La evolución cuenta con una economía simple, implacable:
lo que no sirve, desaparece. Lo que no sirve: no necesariamente lo mejor. La
vida es práctica, no moral. Va al grano y se limita a mirar por sí misma.
Es curioso que ese utilitarismo tan riguroso
haya dado lugar a la complejidad humana, tan inútilmente alambicada. Los
suspiros de amor y las partituras de Bach, al menos, son bellos, y tal vez la
belleza ayude a sostener la vida. Pero, ¿qué mérito tienen las preocupaciones
vanas, las ideas obsesivas o la depresión?
Si nos atenemos a la ley evolutiva, cabe
especular que son o fueron útiles para algo que tal vez nos pase desapercibido.
Preocuparse no hace feliz, pero ayuda a adelantarse a los problemas. Que luego
dé lugar a otros nuevos, como las úlceras o el insomnio, ya es cosa de maña o torpeza.

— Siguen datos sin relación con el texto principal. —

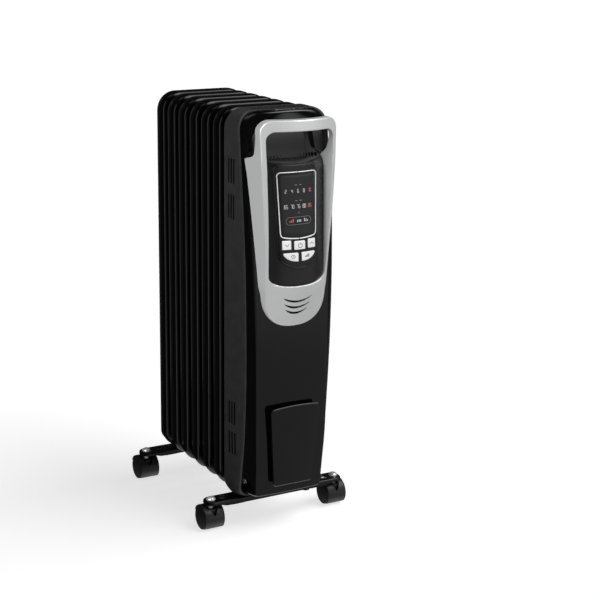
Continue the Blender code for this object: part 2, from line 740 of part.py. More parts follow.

El arte es lo que suele marcar la diferencia entre lo adecuado y lo inoportuno.
Así, administrar bien la
sencillez no es nada sencillo. En ello reside la complejidad de lo humano, un accidente
evolutivo que ha dado para muchos triunfos y más fracasos. Somos lo que somos,
y hacemos con ello lo que podemos. Tal vez logremos aprender de la naturaleza
un poco de sencillez y pragmatismo. Y, ya puestos, de astucia.